Print each line of the listing once more, precisely as given.

+ + + + +

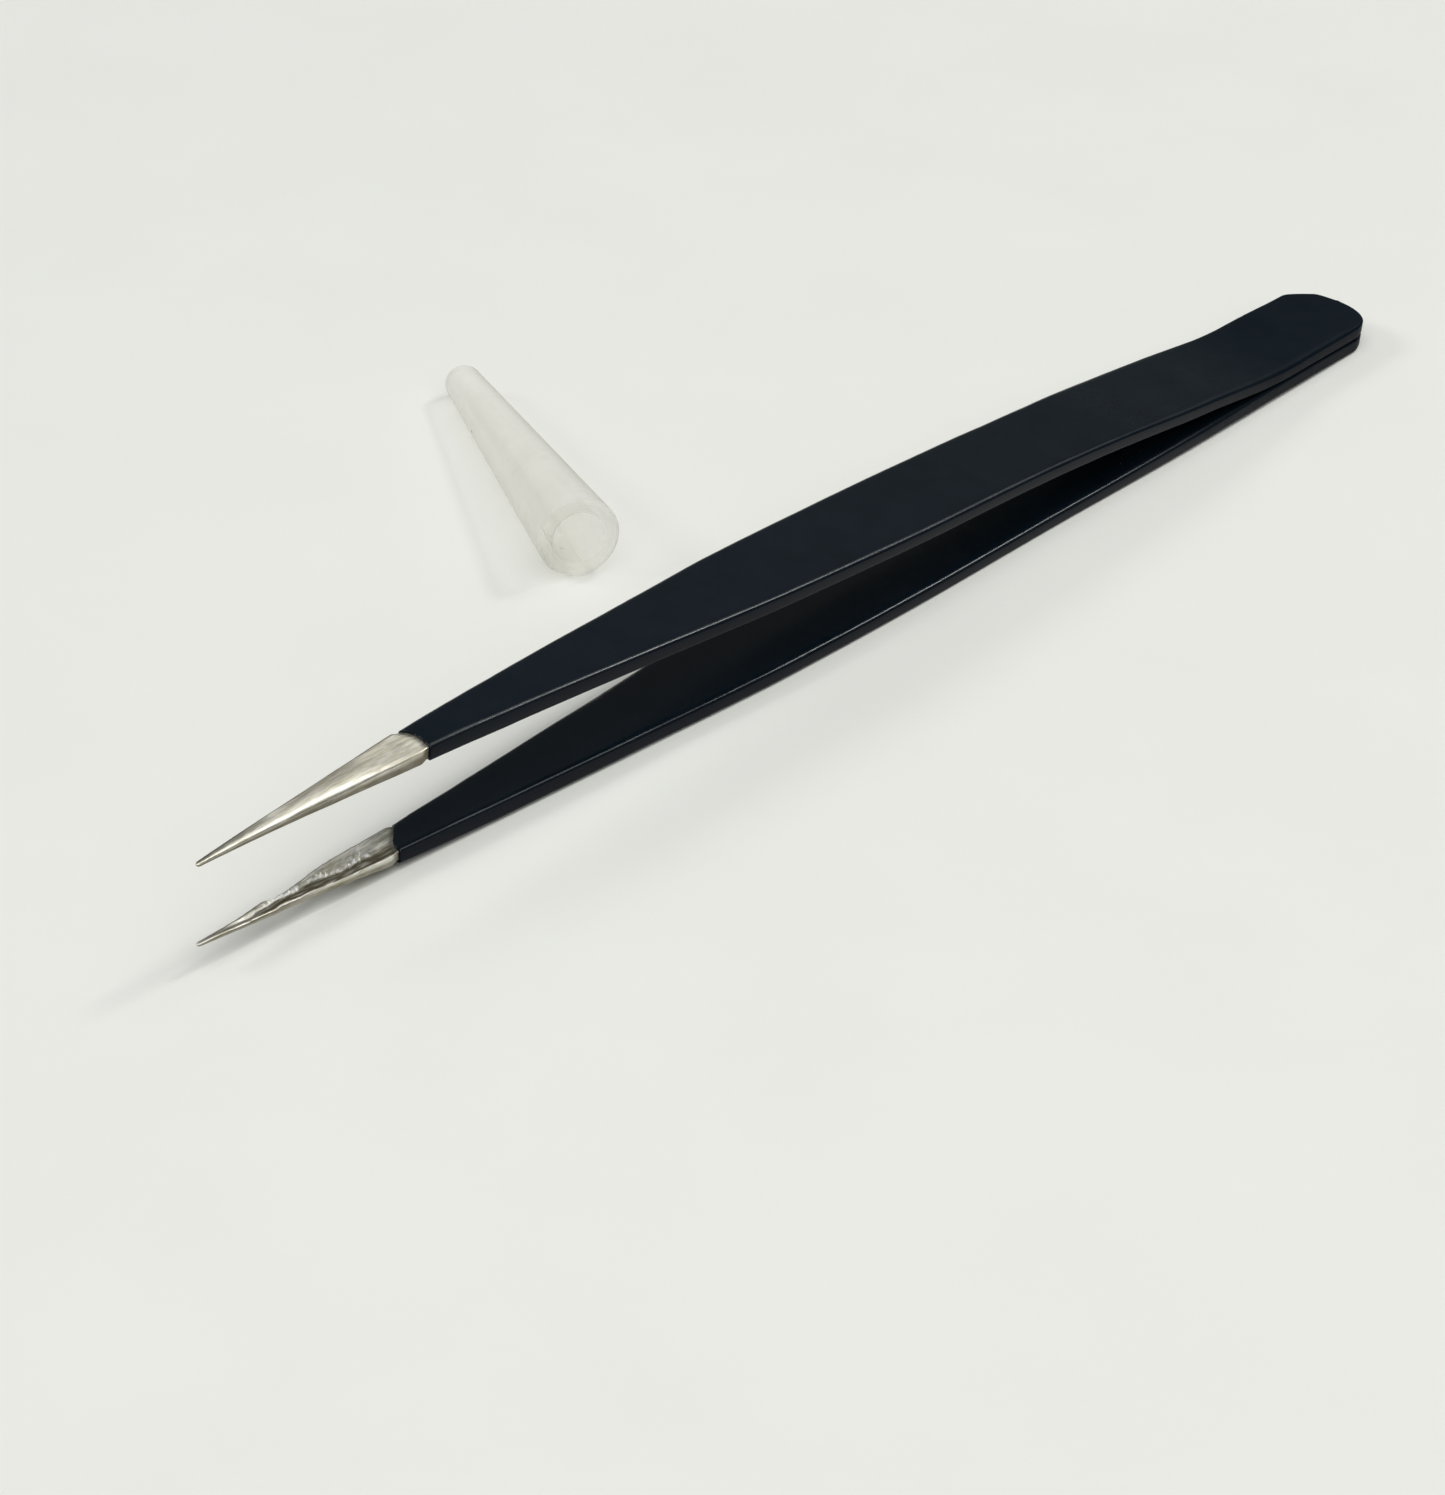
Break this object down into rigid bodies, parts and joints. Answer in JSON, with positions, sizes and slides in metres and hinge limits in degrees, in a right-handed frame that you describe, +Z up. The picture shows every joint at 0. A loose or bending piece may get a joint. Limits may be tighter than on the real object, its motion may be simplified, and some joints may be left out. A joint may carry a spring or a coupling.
{
  "type": "fine-point tweezers",
  "caption": "Straight spring tweezers with bare needle-fine points, a black coat over the leaf-shaped legs and a loose milky tip cap lying beside them.",
  "frame": {"origin": "middle of the small flat on the lower leg that touches the table", "axes": "+X along the tool from the points to the heel, +Y across the legs towards the cap, +Z up from the table"},
  "size_m": [0.1386, 0.0492, 0.0097],
  "materials": {
    "upper_heel": "bare sheet under the coat",
    "lower_heel": "bare sheet under the coat",
    "weld_nugget_rear": "fused",
    "weld_nugget_front": "fused",
    "heel_coating": "satin",
    "upper_leg": "ground point",
    "upper_leg_coating": "satin",
    "lower_leg": "ground point",
    "lower_leg_coating": "satin",
    "tip_cap": "milky translucent"
  },
  "bodies": {
    "heel": {"upper_heel": "upper_heel", "lower_heel": "lower_heel", "weld_nugget_rear": "weld_nugget_rear", "weld_nugget_front": "weld_nugget_front", "heel_coating": "heel_coating"},
    "upper_leg": {"upper_leg": "upper_leg", "upper_leg_coating": "upper_leg_coating"},
    "lower_leg": {"lower_leg": "lower_leg", "lower_leg_coating": "lower_leg_coating"},
    "tip_cap": {"tip_cap": "tip_cap"}
  },
  "joints": [
    {"name": "upper_leg_squeeze", "type": "hinge", "parent": "heel", "child": "upper_leg", "pos_m": [0.036, 0, 0.00226], "axis": [0, -1, 0], "range_deg": [0, 1.5], "stiffness_Nm_per_rad": 2.5},
    {"name": "lower_leg_squeeze", "type": "hinge", "parent": "heel", "child": "lower_leg", "pos_m": [0.036, 0, 0.00086], "axis": [0, 1, 0], "range_deg": [0, 1.5], "stiffness_Nm_per_rad": 2.5},
    {"name": "tip_cap_lift", "type": "slide", "parent": "heel", "child": "tip_cap", "axis": [0, 0, 1], "range_m": [0, 0.04]}
  ],
  "couplings": [
    {"joint": "lower_leg_squeeze", "follows": "upper_leg_squeeze", "ratio": 1}
  ]
}
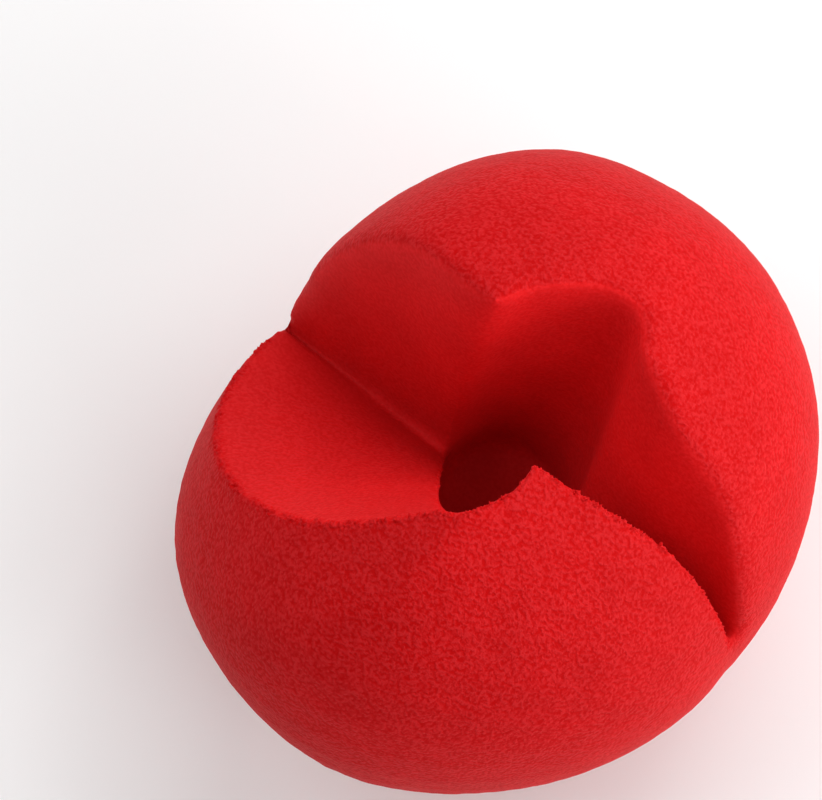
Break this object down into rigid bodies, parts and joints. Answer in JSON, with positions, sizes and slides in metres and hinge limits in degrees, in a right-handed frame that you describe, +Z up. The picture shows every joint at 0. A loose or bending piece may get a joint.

+ + + + +

Written solution:
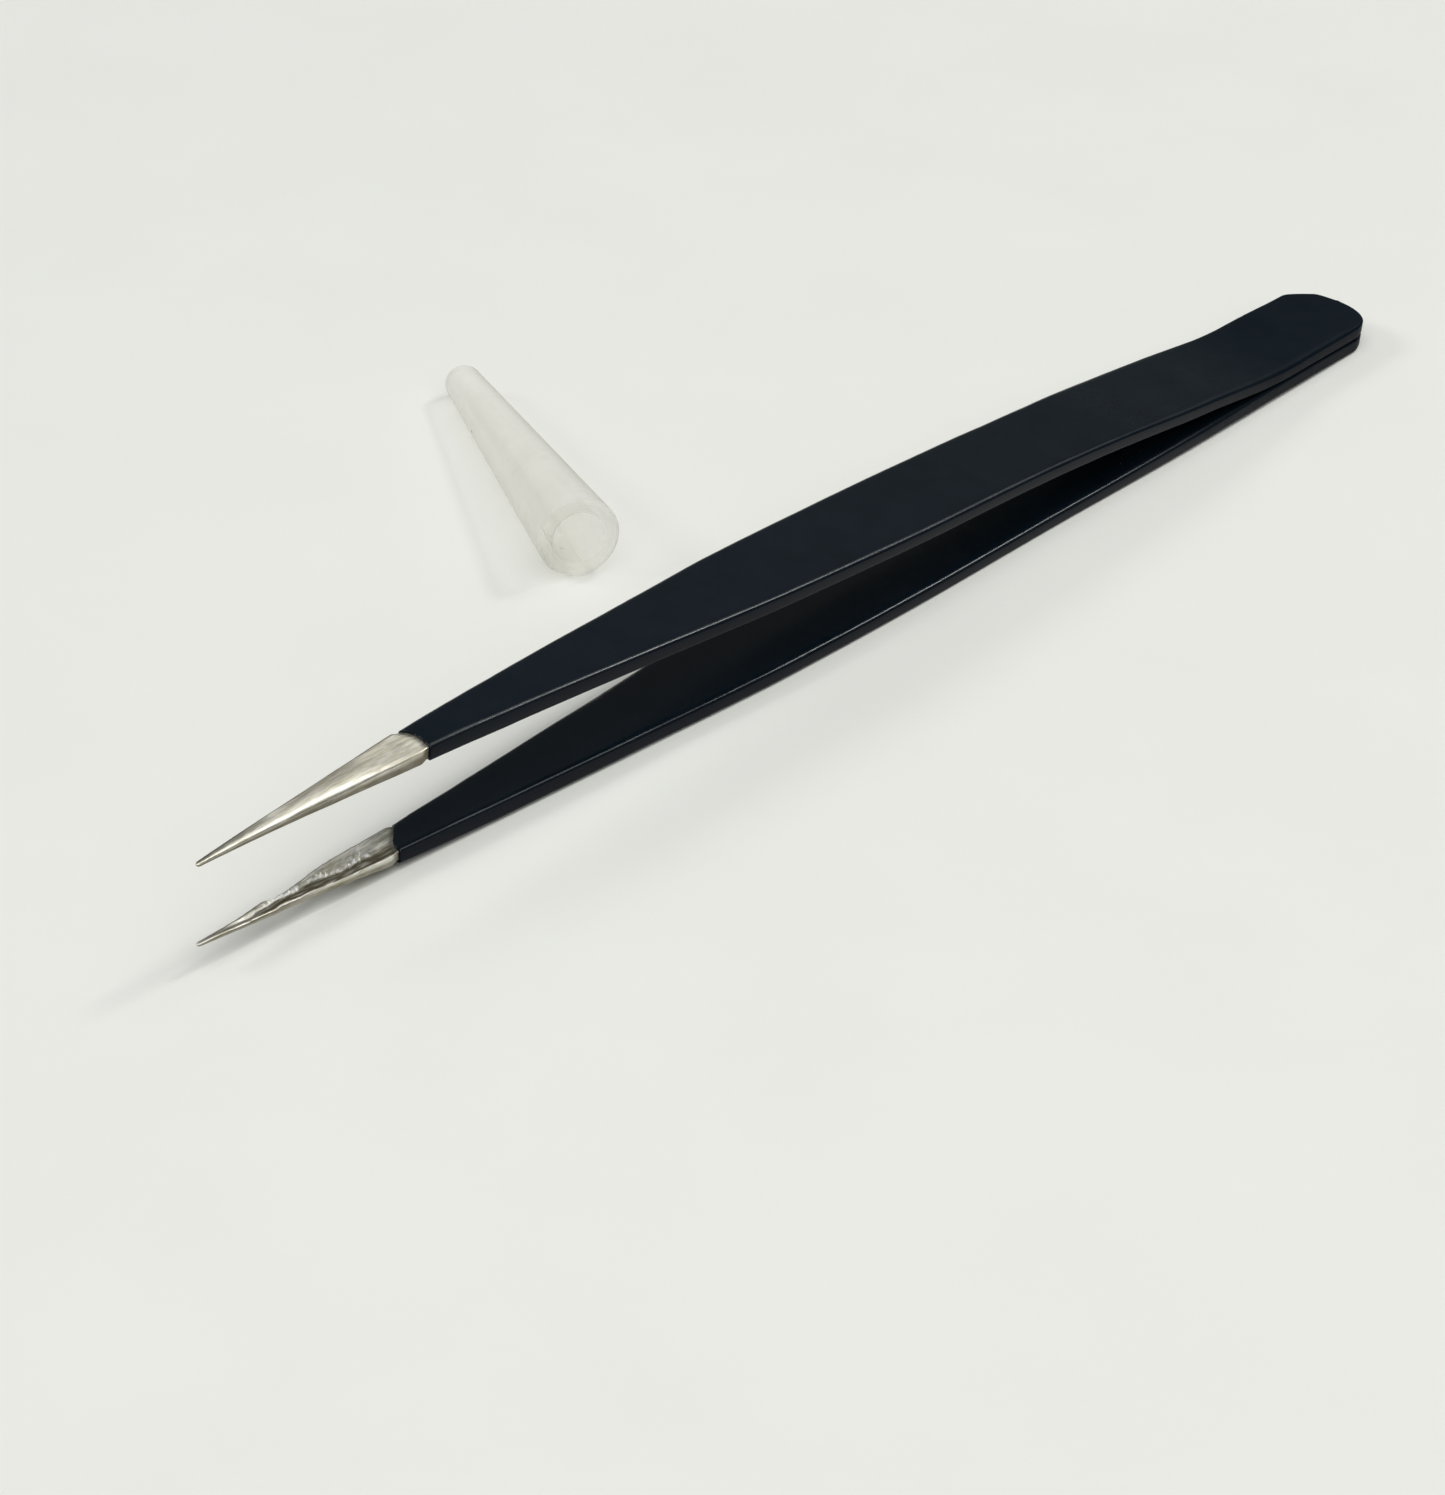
Break this object down into rigid bodies, parts and joints. Answer in JSON, with positions, sizes and slides in metres and hinge limits in degrees, in a right-handed frame that you describe, +Z up. The picture shows every joint at 0. A loose or bending piece may get a joint. Limits may be tighter than on the real object, its motion may be simplified, and some joints may be left out. A joint may carry a spring or a coupling.
{
  "type": "fine-point tweezers",
  "caption": "Straight spring tweezers with bare needle-fine points, a black coat over the leaf-shaped legs and a loose milky tip cap lying beside them.",
  "frame": {"origin": "middle of the small flat on the lower leg that touches the table", "axes": "+X along the tool from the points to the heel, +Y across the legs towards the cap, +Z up from the table"},
  "size_m": [0.1386, 0.0492, 0.0097],
  "materials": {
    "upper_heel": "bare sheet under the coat",
    "lower_heel": "bare sheet under the coat",
    "weld_nugget_rear": "fused",
    "weld_nugget_front": "fused",
    "heel_coating": "satin",
    "upper_leg": "ground point",
    "upper_leg_coating": "satin",
    "lower_leg": "ground point",
    "lower_leg_coating": "satin",
    "tip_cap": "milky translucent"
  },
  "bodies": {
    "heel": {"upper_heel": "upper_heel", "lower_heel": "lower_heel", "weld_nugget_rear": "weld_nugget_rear", "weld_nugget_front": "weld_nugget_front", "heel_coating": "heel_coating"},
    "upper_leg": {"upper_leg": "upper_leg", "upper_leg_coating": "upper_leg_coating"},
    "lower_leg": {"lower_leg": "lower_leg", "lower_leg_coating": "lower_leg_coating"},
    "tip_cap": {"tip_cap": "tip_cap"}
  },
  "joints": [
    {"name": "upper_leg_squeeze", "type": "hinge", "parent": "heel", "child": "upper_leg", "pos_m": [0.036, 0, 0.00226], "axis": [0, -1, 0], "range_deg": [0, 1.5], "stiffness_Nm_per_rad": 2.5},
    {"name": "lower_leg_squeeze", "type": "hinge", "parent": "heel", "child": "lower_leg", "pos_m": [0.036, 0, 0.00086], "axis": [0, 1, 0], "range_deg": [0, 1.5], "stiffness_Nm_per_rad": 2.5},
    {"name": "tip_cap_lift", "type": "slide", "parent": "heel", "child": "tip_cap", "axis": [0, 0, 1], "range_m": [0, 0.04]}
  ],
  "couplings": [
    {"joint": "lower_leg_squeeze", "follows": "upper_leg_squeeze", "ratio": 1}
  ]
}
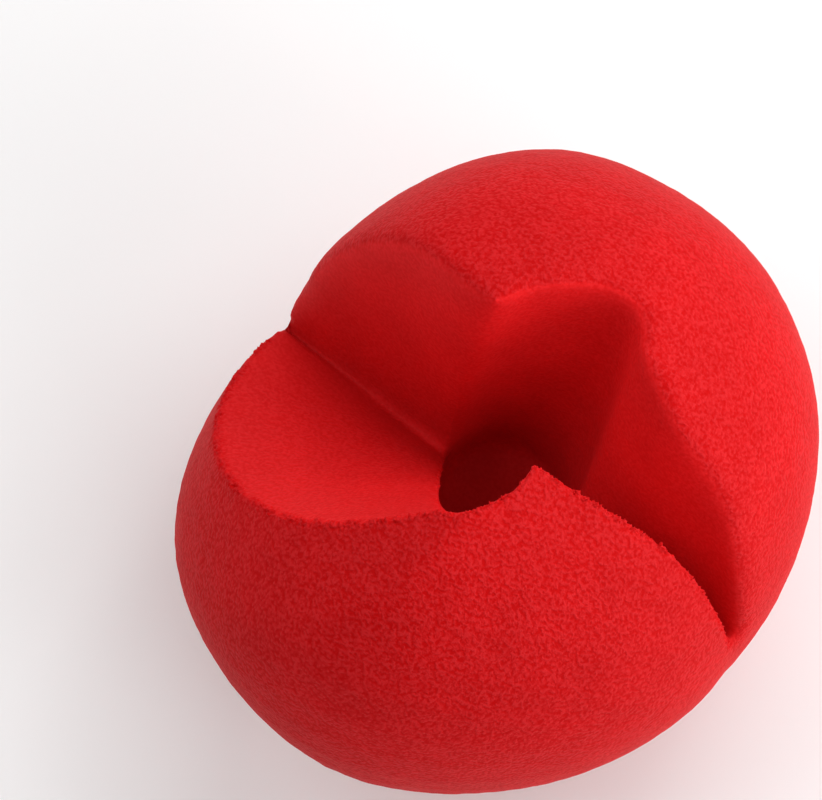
Break this object down into rigid bodies, parts and joints. Answer in JSON, with positions, sizes and slides in metres and hinge limits in degrees, in a right-handed frame that you describe, +Z up. The picture shows every joint at 0. A loose or bending piece may get a joint.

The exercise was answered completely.